1086. In our case Luna merely supposes that one or the other factual allegations may be true, that he did not know. In other words, he did not rule out one or the other claims by his pleading. The allegation that he inputted the total amount of his tip income makes it more difficult for him to prove his FSLA claim. But it certainly does not hurt the false statement allegation on his W-2 forms, which forms the basis of the remaining counts. Possible scenarios could include that Luna incorrectly added his tips so as to come up with a lower number than his employer did so Luna would be entitled to the higher number; that his employer inflated his

tip income as Luna argues in Counts V through X to reduce its income tax liability; or, as Defendant implies in its briefs, that Benchmark for unstated reasons believed that Luna under reported his tips and, in order to protect itself from tax liability, imputed additional tip income to Luna. In any event, this case is before the Court on a Motion to Dismiss, and the Court is to be guided by the “plausibility standard” which is not the same as a probability requirement and may precede “even if it strikes a savvy judge that actual proof of those facts is improbable.” Alam v. Miller Brewing Co., 709 F.3d 662, 666 (7th Cir. 2013). The Motion to Dismiss Counts I through

IV is denied.
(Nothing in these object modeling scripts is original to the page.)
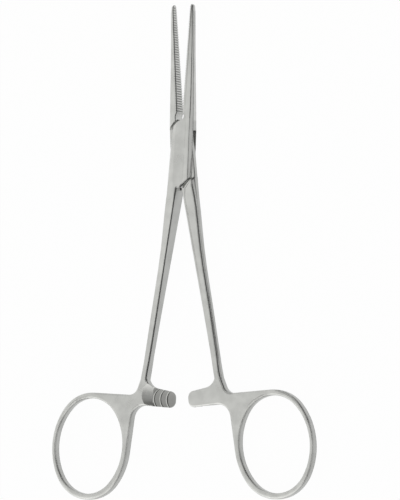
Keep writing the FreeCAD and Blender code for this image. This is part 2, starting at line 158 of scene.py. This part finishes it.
# %% Two greys, mixed by which way the steel faces; the darker one is partly painted shade
GROUND_BRIGHT = (0.74, 0.745, 0.725)
TUMBLED_AND_PAINTED_SHADE_GREY = (0.45, 0.455, 0.44)
TUMBLED_TO_GROUND = (0.25, 0.9)
JAWS_START = 0.0088
FACING_THE_OTHER_JAW = (0.9, 0.97)
GRIPPING_SHINE = 0.4


# Painted shade, in part: the sides turned away from the front get the darker grey.
def ground_and_tumbled_with_painted_shade(tree, spot):
    belt = smooth_step(tree, spot["upright"], TUMBLED_TO_GROUND)
    on_jaw = arithmetic(tree, "GREATER_THAN", spot["along"], JAWS_START)
    facing = smooth_step(tree, spot["sideways"], FACING_THE_OTHER_JAW, high=GRIPPING_SHINE)
    brightness = arithmetic(tree, "MAXIMUM", belt, product(tree, on_jaw, facing))
    finish = add_node(tree, "ShaderNodeMix", data_type="RGBA")
    finish.inputs["A"].default_value = list(TUMBLED_AND_PAINTED_SHADE_GREY) + [1]
    finish.inputs["B"].default_value = list(GROUND_BRIGHT) + [1]
    tree.links.new(brightness, finish.inputs["Factor"])
    return finish.outputs["Result"]


print("ground:", GROUND_BRIGHT, "tumbled:", TUMBLED_AND_PAINTED_SHADE_GREY)

# %% [markdown]
# ## Painted shade in the grooves
#
# The grooves of the serrations, the slot of the box and the steps between the ratchet teeth get painted
# shade, as they hold less light. They could be painted one by one. An ambient occlusion node with a very
# short reach finds them all by itself, because it measures how much open space there is above each spot.

# %% Painted shade in the grooves, from the open space above the surface
GROOVE_TO_OPEN = (0.3, 0.7)
GROOVE_SHADE_TONE = 0.32


# Painted shade: the colour is darkened where there is little open space above it.
def painted_groove_shade(tree, reach):
    open_space = add_node(tree, "ShaderNodeAmbientOcclusion", samples=6)
    open_space.inputs["Distance"].default_value = reach
    return smooth_step(tree, open_space.outputs["AO"], GROOVE_TO_OPEN, low=GROOVE_SHADE_TONE)


print("grooves keep", GROOVE_SHADE_TONE, "of the colour")

# %% [markdown]
# ## Painted reflection along the edges
#
# A dark band is painted along the long right-hand edges: a painted reflection of the dark part of the room
# in their rounding.
# It could be cut into the mesh as a chamfer with a colour of its own, but that would change the shape that
# the CAD model has settled. A Bevel node finds the band without touching the mesh: it gives the normal of
# a rounded edge, which differs from the true one only close to an edge. The band is widest on the shanks,
# and the high ridge on the box keeps little of it. This normal is given in the directions of the room, so
# on a half that is swung wide open the band lies a little differently than at rest.

# %% How much of the painted edge reflection a ridge on top of the box keeps
BOX_REACH = (0.009, 0.0096)
HIGH_RIDGE = (0.72, 0.86)
RIDGE_REFLECTION_LOSS = 0.7


# Painted reflection: the high ridge of the box keeps less of the dark band.
def ridge_reflection_kept(tree, spot, rounded_upwards):
    from_pivot = arithmetic(tree, "ABSOLUTE", spot["along"])
    on_box = smooth_step(tree, from_pivot, BOX_REACH, 1.0, 0.0)
    high = smooth_step(tree, rounded_upwards, HIGH_RIDGE)
    return kept_after(tree, product(tree, on_box, high, RIDGE_REFLECTION_LOSS))


print("a ridge on the box keeps", round(1 - RIDGE_REFLECTION_LOSS, 1), "of the dull band")

# %% The painted edge reflection itself, on edges that lean to the right and to the front
SHANKS_TO_BOX = (-0.006, 0.0)
SHANK_BAND = 2.1
NEAR_AN_EDGE = (0.9992, 0.983)
LEANING_RIGHT = (0.0, 0.12)
LEANING_FRONT = (0.1, 0.28)


# Painted reflection: a dark band on edges that lean to the right and to the front.
def painted_edge_reflection(tree, spot, band):
    rounded = add_node(tree, "ShaderNodeBevel", samples=10)
    width = smooth_step(tree, spot["along"], SHANKS_TO_BOX, SHANK_BAND * band, band)
    tree.links.new(width, rounded.inputs["Radius"])
    turn = add_node(tree, "ShaderNodeVectorMath", operation="DOT_PRODUCT")
    tree.links.new(rounded.outputs["Normal"], turn.inputs[0])
    tree.links.new(spot["true_normal"], turn.inputs[1])
    near_edge = smooth_step(tree, turn.outputs["Value"], NEAR_AN_EDGE)
    rightwards, _, upwards = split(tree, rounded.outputs["Normal"])
    to_right = smooth_step(tree, rightwards, LEANING_RIGHT)
    to_front = smooth_step(tree, upwards, LEANING_FRONT)
    return product(tree, near_edge, to_right, to_front, ridge_reflection_kept(tree, spot, upwards))


widest_turns = [round(math.degrees(math.acos(cosine)), 1) for cosine in NEAR_AN_EDGE]
print("the band starts and ends at these turns of the normal, in degrees:", widest_turns)

# %% [markdown]
# ## Painted shade on the ratchet pads
#
# The three pads of the ratchet lie sunk below the crests of its teeth, and they get painted shade. They
# could have a material of their own, but they belong to the same forging, so the finish asks where it is:
# low on the instrument, close to its middle, and below the outer faces.

# %% Where the ratchet is, and how much painted shade its pads get
MIDDLE_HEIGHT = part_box("pivot_pin")[1].z / 2
RATCHET_BELOW = -0.063
RATCHET_HALF_WIDTH = 0.0095
CREST_DEPTH, FACE_DEPTH = 0.00012, 0.0011
PAD_FACING = (0.6, 0.8)
PAD_SHADE_LOSS = 0.48


def ratchet_zone(tree, spot):
    low = arithmetic(tree, "LESS_THAN", spot["along"], RATCHET_BELOW)
    from_middle = arithmetic(tree, "ABSOLUTE", spot["across"])
    inside = arithmetic(tree, "LESS_THAN", from_middle, RATCHET_HALF_WIDTH)
    return product(tree, low, inside)


# Painted shade on the sunk pads between the crests, where they face the front or the back.
def painted_pad_shade(tree, spot, zone):
    depth = arithmetic(tree, "ABSOLUTE", arithmetic(tree, "SUBTRACT", spot["height"], MIDDLE_HEIGHT))
    below_face = arithmetic(tree, "LESS_THAN", depth, FACE_DEPTH)
    below_crest = arithmetic(tree, "GREATER_THAN", depth, CREST_DEPTH)
    facing = smooth_step(tree, spot["upright"], PAD_FACING)
    return kept_after(tree, product(tree, below_face, below_crest, facing, zone, PAD_SHADE_LOSS))


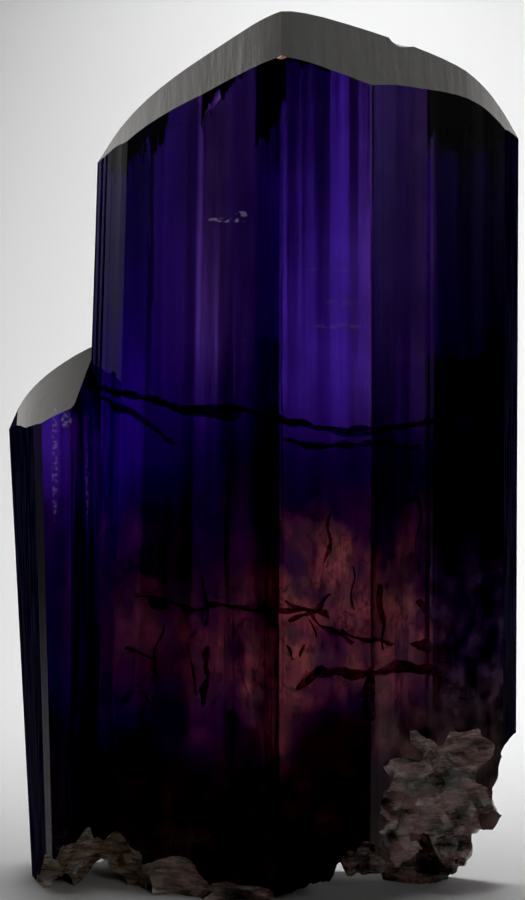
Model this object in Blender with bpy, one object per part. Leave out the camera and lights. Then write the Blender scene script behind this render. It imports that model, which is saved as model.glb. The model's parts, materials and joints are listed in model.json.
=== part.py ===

B. Count V - Conversion Benchmark seeks dismissal of Count V, conversion, arguing that Luna only demands that he be paid all the tips he declared in the Benchmark Point of Sale System, which is what he received. Luna now argues, when Benchmark declared to the IRS that he earned additional tip income, that he should have been paid this amount. However, Luna fails to allege where these so-called additional tips came from and to whom they were paid. So, the source and the recipient are matters of speculation.